The EUR/USD exchange rate has remained under pressure in recent sessions as macroeconomic uncertainty and geopolitical tensions continue to influence global currency markets. On Tuesday, the pair was trading around 1.1580, slightly above the year-to-date low of 1.1500, after a notable decline from the January peak of 1.2080.
This downward movement signals a growing bearish sentiment among traders as the euro struggles against a relatively resilient US dollar. The brokers at Byronixel explore this topic thoroughly in the following article.
Several fundamental drivers are contributing to the negative outlook for the euro, including declining European confidence, rising energy prices, and increased geopolitical risks stemming from tensions in the Middle East. At the same time, technical indicators suggest that the currency pair may continue moving lower if key support levels fail to hold.
European Confidence Drops as Options Market Turns Bearish
One of the primary catalysts behind the recent weakness in EUR/USD is the decline in Eurozone economic confidence. Data released on Monday revealed that consumer sentiment deteriorated after three consecutive months of improvement.
The widely followed Sentix Investor Confidence Index fell by 7.3 points, dropping to −3.1 in March, indicating a significant deterioration in investor expectations regarding the European economy. The decline comes as the new war involving Iran has introduced fresh uncertainty into global markets, particularly through its impact on energy prices.
The conflict has triggered a sharp rise in crude oil and natural gas prices, both of which have substantial implications for the European Union. The region relies heavily on energy imports, especially from the Middle East, making it particularly vulnerable to supply disruptions and price volatility.
As a result, traders in the currency options market have turned increasingly bearish on the euro, with positioning reaching its most negative levels since the beginning of the Russia-Ukraine conflict four years ago. This shift in market sentiment reflects expectations that prolonged geopolitical instability could weigh heavily on European economic growth.
Upcoming US Economic Data Could Influence Market Direction
In addition to geopolitical developments, traders are closely monitoring key US economic indicators that could influence the direction of the EUR/USD pair.
One of the near-term releases is the existing home sales report, which is scheduled to be published on Tuesday. Economists anticipate that US existing home sales will decline slightly to 3.90 million in February, compared with 3.91 million in January. While this data may generate moderate volatility, it is unlikely to significantly alter the broader market outlook.

A more important event will occur on Wednesday, when the United States releases the latest Consumer Price Index (CPI) report. Market participants expect headline inflation to increase by 2.4% year-over-year in February, while core CPI, which excludes volatile food and energy prices, is forecast to rise 2.5%.
EUR/USD Technical Analysis
From a technical analysis perspective, the outlook for EUR/USD remains bearish after the pair broke below a critical ascending trendline that had connected the lowest price swings since August of last year.

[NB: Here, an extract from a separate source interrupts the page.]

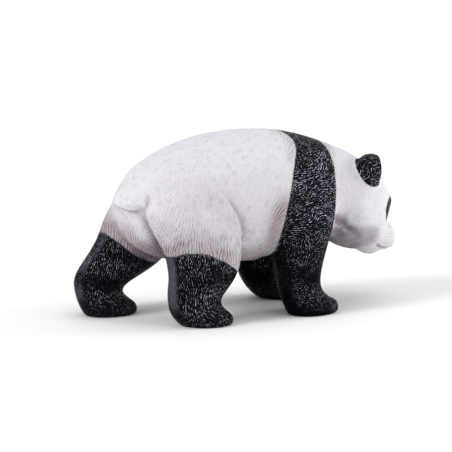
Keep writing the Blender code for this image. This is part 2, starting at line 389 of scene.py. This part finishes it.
normals = read_rows(skin, "normal")
along, across, up = places.T
facing_along = normals[:, 0]
facing_up = normals[:, 2]
face = in_head(places)
in_face = fade(in_radii(face, *WHITE_HEAD), 0.9, 1.1)
band = np.minimum(along - follow(BAND_REAR, up), follow(BAND_FRONT, up) - along)
chest = np.where(up < CHEST_TOP, np.minimum(along - CHEST[0], CHEST[1] - along), OUTSIDE)
band = np.where(in_face > 0.5, OUTSIDE, np.maximum(band, chest))
far_share = rise(across, -9.0, -5.0)
hind_top = follow(NEAR_HIND_TOP, along) * (1.0 - far_share) + follow(FAR_HIND_TOP, along) * far_share
hind = np.minimum(hind_top - up, HIND_FRONT - along)
ears = np.full(len(places), OUTSIDE)
patches = np.full(len(places), OUTSIDE)
for side in (-1, 1):
    mirror = np.array((1.0, side, 1.0))
    ears = np.maximum(ears, 14.0 * (1.0 - in_radii(face, EAR * mirror, EAR_RADII)))
    inner_end = PATCH_INNER * mirror
    line = PATCH_OUTER * mirror - inner_end
    share = np.clip(((face - inner_end) @ line) / (line @ line), 0.0, 1.0)
    gap = np.linalg.norm(face - inner_end - share[:, None] * line, axis=1)
    half_width = PATCH_RADII[0] + (PATCH_RADII[1] - PATCH_RADII[0]) * share
    patches = np.maximum(patches, 2.2 * (half_width - gap))
nose = 6.0 * (1.05 - off_nose)
black = np.maximum.reduce([band, hind, ears, patches, nose])


# Over the white goes a thin beige wash, wiped off again so that it stays in the furrows above the legs,
# along the band and on the nape, and beige on the lower belly, darker towards the bottom. Over it lies
# painted shade in grey-violet: on the flanks and hips, below the tail, under the cheeks, between the
# legs, on the far haunch, behind the band, in the carved creases and along the mouth and philtrum.
HIPS = (((0.0, -12.0, 24.0), (12.0, 12.0, 16.0)), ((-6.0, 12.0, 24.0), (13.0, 12.0, 16.0)))

# Beige wash behind the band's lower rear edge; a quarter of it is also laid on as painted shade.
band_wash_and_shade = dent(band + 2.0, 3.2, 1.0) * fade(up, 30.0, 40.0) * (along < 34.0)
nape_wash = dent(band + 1.0, 2.4, 1.0) * rise(up, 42.5, 47.0)
# The white on the lower belly turns beige towards the bottom.
low_belly_beige = fade(up, 17.0, 23.0) * (1.0 - in_face)
# Painted shade on the far haunch, low and towards the rear, laid on in the beige and the grey-violet.
far_haunch_shade = rise(across, 2.0, 6.0) * fade(up, 24.0, 33.0) * fade(along, -4.0, 4.0)
# The beige: wash above the legs, behind the band and on the nape, the lower belly, and painted shade.
wash_and_shade = rise(hind, -8.0, -0.5) + band_wash_and_shade + 0.9 * low_belly_beige + 0.7 * nape_wash + 0.2 * far_haunch_shade
wash_and_shade = np.clip(wash_and_shade, 0.0, 1.0)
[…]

On the daily timeframe chart, the pair has fallen significantly from the January high of 1.2080 to the current level near 1.1582, confirming the presence of a strong downward trend. The break below the 50-day Exponential Moving Average (EMA) is another key signal that bearish momentum is gaining strength.
Momentum indicators further support the negative outlook. The Relative Strength Index (RSI) has been trending lower, reflecting weak buying pressure and increasing seller dominance. Meanwhile, the Percentage Price Oscillator (PPO) has also continued to decline, reinforcing the view that the broader market momentum favors short positions.

From a support and resistance perspective, the next critical support level lies around 1.1400. If sellers maintain control, the pair could test this level in the coming sessions. A decisive break below 1.1400 would open the door to even deeper declines.
On the other hand, the bearish outlook would be invalidated if EUR/USD manages to recover above the previously broken ascending trendline and reestablish momentum above the 50-day EMA. Such a move would signal a potential shift in sentiment and could trigger short covering among traders.
Outlook for Traders
Given the combination of weak European economic sentiment, rising energy prices, geopolitical uncertainty, and bearish technical indicators, the near-term outlook for EUR/USD remains tilted to the downside.
Unless there is a significant improvement in global risk sentiment or a sharp shift in monetary policy expectations, sellers are likely to remain in control. Traders will therefore be closely watching Middle East developments, US inflation data, and key technical levels to determine the pair’s next major move.
For now, the market structure suggests that downside risks remain dominant, with 1.1400 emerging as the next major target for bearish traders.